Why should any Guyanese trust men like these to be near, or somehow involved with, electoral reform in this country?  I wouldn’t.  we can’t be stopping and starting something so important; or going off half-cocked, and on the wrong foot.  To take this deeper, there are big billion-dollar business opportunities in Guyana, so it is imperative for some semblance of American style and U.S. backed electoral reform to be bandied about to meet Guyana’s urgent needs, if only to settle it down to some state of social tranquility.  After all, political stability is good for business profits.  And to shift geographically, I share with my fellow Guyanese that Bechtel, Haliburton, and ExxonMobil were all present and prowling for profits, both in Azerbaijan and war shattered, sectarian wounded, Iraq.  For industrious Guyanese minds, I say look at the luminous corporate presences that lead the way here today.  They come now to Guyana, to lift these poor helpless natives out of the mud in which they are mired, in the 21st century rendition of Kipling’s ‘white man’ burden.’  But they put the gloss on t, through this mechanism (I call it a Trojan Horse) labeled IRI-led electoral reform.  As camouflages go, that is as good as any.

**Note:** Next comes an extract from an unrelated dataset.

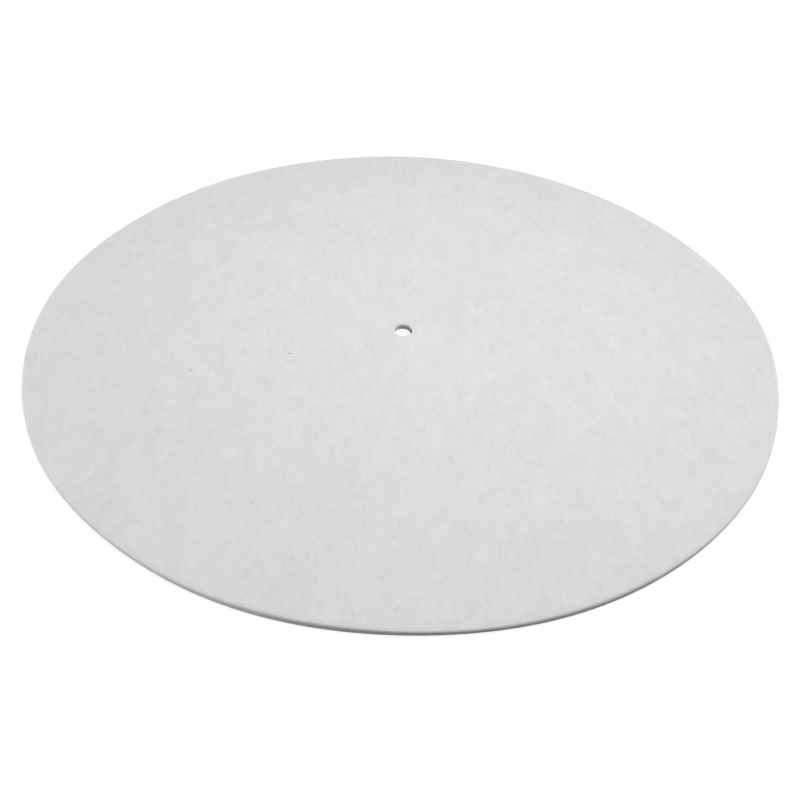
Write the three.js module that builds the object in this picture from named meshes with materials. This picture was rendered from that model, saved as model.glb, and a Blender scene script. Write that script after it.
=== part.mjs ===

Now I may make some uncomfortable, but I have no option, but to be direct.  We have had enough (I have) of the white man’s benevolent hand; look carefully, and determine where that has led us and left us.  Get the people of and the minds from CARICOM.  They showed last year during the sharp and heaving elections of 2020 that they can be counted on to make an honest call and take a reasoned stand, even when there was the great likelihood that their work and conclusion would be denounced endlessly.  It was, still is, by almost half of Guyana.

For all of the above reasons, my position is simple: Let’s fix this ourselves.  Let’s engage and put black minds and brown ones, and all the others, to work.  Let us challenge ourselves to dig deep, and then some more, to contribute to our own destiny, and carve out one is all our own.  Enough of this outside stuff involving outside people.  That is, other than for CARICOM, only them.